The Peak District is also thought to feature in the new series, with Matt Smith spotted during filming in the village of Castleton and at Mam Tor. Jo Dilley, the managing director of Marketing Peak District and Derbyshire, welcomes the presence of the television crews but is keen to point out that the area has more to offer than a couple of film locations. “We have over 500 sq km of open access land to explore – plenty of places to escape the crowds.”

Those seeking other-worldly landscapes and magic, she suggests, could try the gritstone edges of Stanage, Curbar and the aptly named Dragon’s Back ridge near the village of Hollinsclough.

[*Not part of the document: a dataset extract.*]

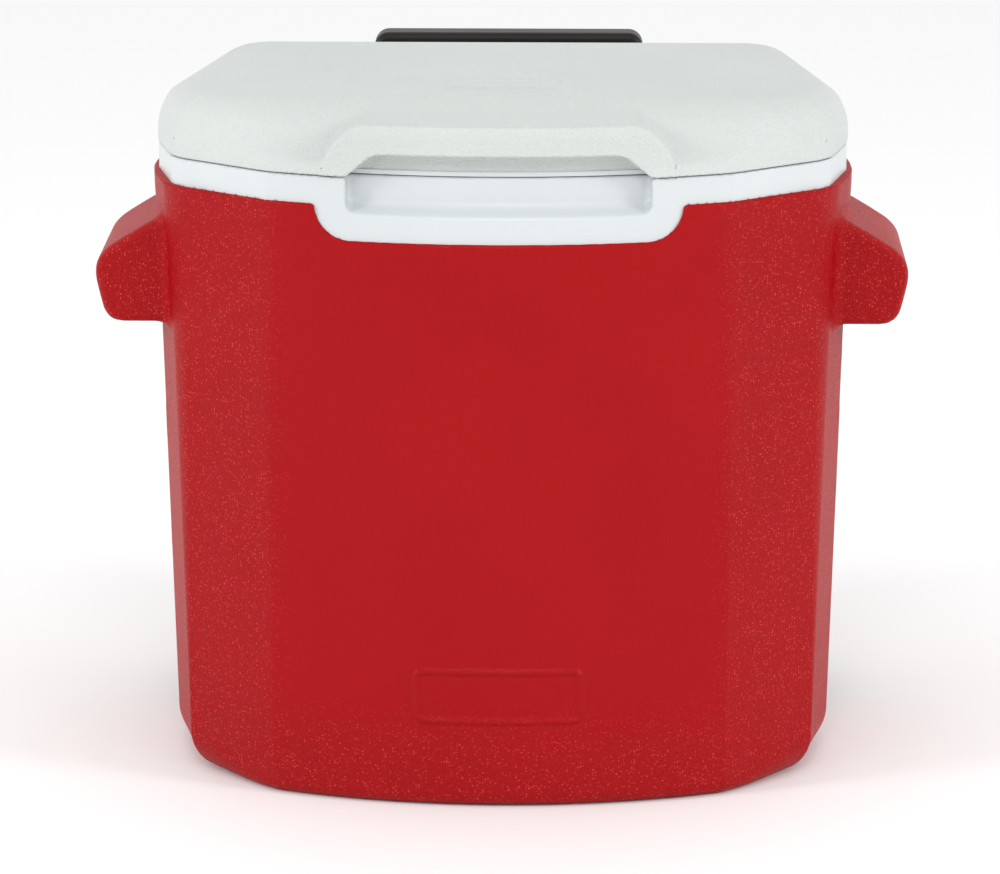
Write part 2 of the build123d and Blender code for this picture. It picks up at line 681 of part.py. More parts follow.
washer = axle_ring(9, AXLE_R, WHEEL_OUT + SPIN_GAP, WHEEL_OUT + SPIN_GAP + WASHER_T)
right_side = {"wheel": wheel.part, "axle_bush": bush.part, "push_nut": push_nut.part, "washer": washer}
for name, piece in right_side.items():
    save(piece, f"right_{name}")
    save(mirror(piece, about=Plane.YZ), f"left_{name}")
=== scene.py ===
"""Looks of the wheeled cooler chest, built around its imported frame.

The moulded skins are written as distance formulas: negative inside the plastic, zero on its
surface and positive outside. They are in millimetres from the middle of the chest, at floor level,
with X to the right, Y to the back and Z up. Each one is meshed, settled on its own zero surface and
shaded by its slope.
"""

import json
import math

import bpy
import numpy as np
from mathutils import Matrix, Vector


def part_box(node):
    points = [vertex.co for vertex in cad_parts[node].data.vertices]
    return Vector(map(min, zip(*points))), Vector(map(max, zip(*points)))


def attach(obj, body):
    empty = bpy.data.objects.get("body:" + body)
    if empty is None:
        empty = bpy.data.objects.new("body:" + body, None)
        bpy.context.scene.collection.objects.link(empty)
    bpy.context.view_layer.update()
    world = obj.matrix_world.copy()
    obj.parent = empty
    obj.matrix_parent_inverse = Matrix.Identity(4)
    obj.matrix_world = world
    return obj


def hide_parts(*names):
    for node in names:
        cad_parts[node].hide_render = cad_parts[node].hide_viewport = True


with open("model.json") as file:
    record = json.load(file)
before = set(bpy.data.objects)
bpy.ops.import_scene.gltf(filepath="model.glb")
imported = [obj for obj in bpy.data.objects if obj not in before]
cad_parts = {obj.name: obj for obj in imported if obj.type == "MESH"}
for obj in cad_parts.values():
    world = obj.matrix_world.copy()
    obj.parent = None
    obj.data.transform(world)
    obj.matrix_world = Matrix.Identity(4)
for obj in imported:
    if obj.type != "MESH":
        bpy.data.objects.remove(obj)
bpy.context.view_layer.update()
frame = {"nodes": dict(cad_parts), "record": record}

# ---------------------------------------------------------------- places, from the frame
MM = 0.001


def box_mm(node):
    """Lowest and highest corner of a CAD node in millimetres, in the row's frame."""
    low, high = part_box(node)
    return np.array(low) / MM, np.array(high) / MM


rim_low, rim_high = box_mm("inner_liner")
_, shell_high = box_mm("outer_shell")
_, lid_high = box_mm("lid_shell")
wheel_low, wheel_high = box_mm("right_wheel")
pin_low, pin_high = box_mm("right_hinge_pin")

MID_Y = (rim_low[1] + rim_high[1]) / 2
RED_TOP = shell_high[2]
SEAM_Z = rim_high[2]
LID_TOP = lid_high[2]
LID_BOTTOM = SEAM_Z + 0.6
AXLE_Y = (wheel_low[1] + wheel_high[1]) / 2 - MID_Y
AXLE_Z = (wheel_low[2] + wheel_high[2]) / 2
HINGE_X = (pin_low[0] + pin_high[0]) / 2
HINGE_Y = (pin_low[1] + pin_high[1]) / 2 - MID_Y
HINGE_Z = (pin_low[2] + pin_high[2]) / 2

# ---------------------------------------------------------------- the outline, seen from above
HALF_DEPTH = 140.0
FRONT_BOW = 26.0
CORNERS = ((135.0, -114.0), (192.0, -72.0), (205.0, -20.0), (205.0, 15.0), (180.0, 140.0))
BOW_R = (CORNERS[0][0] ** 2 + FRONT_BOW**2) / (2 * FRONT_BOW)
BOW_MID = BOW_R - HALF_DEPTH
CORNER_ROUNDS = (2.6, 8.0, 2.5, 3.0)
BACK_ROUND = 34.0


def wall_through(p, q):
    """The upright wall through two corners: its outward direction and distance from the middle."""
    dx, dy = q[0] - p[0], q[1] - p[1]
    length = math.hypot(dx, dy)
    nx, ny = dy / length, -dx / length
    return nx, ny, nx * p[0] + ny * p[1]


WALLS = [wall_through(p, q) for p, q in zip(CORNERS, CORNERS[1:])]


def round_max(a, b, r):
    """Inside both a and b, with the edge between them rounded."""
    return np.minimum(-r, np.maximum(a, b)) + np.hypot(np.maximum(a + r, 0), np.maximum(b + r, 0))


def round_min(a, b, r):
    """Inside a or b, with a fillet between them."""
    return -round_max(-a, -b, r)


def ramp(value, start, end):
    """A smooth step from 0 at start to 1 at end."""
    t = np.clip((value - start) / (end - start), 0, 1)
    return t * t * (3 - 2 * t)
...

For Trujillo and Cáceres in the south-western Spanish province of Extremadura, House of the Dragon is definitely a follow-up – they hosted Game of Thrones and have seen a significant effect on visitor numbers.

Just across the border in Portugal, however, the hilltop village of Monsanto has lured film-makers with its troglodytic homes and massive granite boulders and is hoping for a similar tourism boost.

The wider region has suffered wildfires this year. “It’s a tragedy,” says Antonio Lacerda, the general manager for tourism promotion in nearby Alentejo region, pointing out that much of the mountain area has been burned. “Some places won’t be able to welcome visitors until next year.”

He points out that, alongside Monsanto, there are other, “timeless atmospheric hilltop villages … like Marvão and Monsaraz”.

• This article was amended on 20 August 2022 to remove an incorrect statement that the village of Monsanto in Portugal had been damaged by wildfires. To clarify, the wider region suffered wildfires this year but Monsanto was not affected.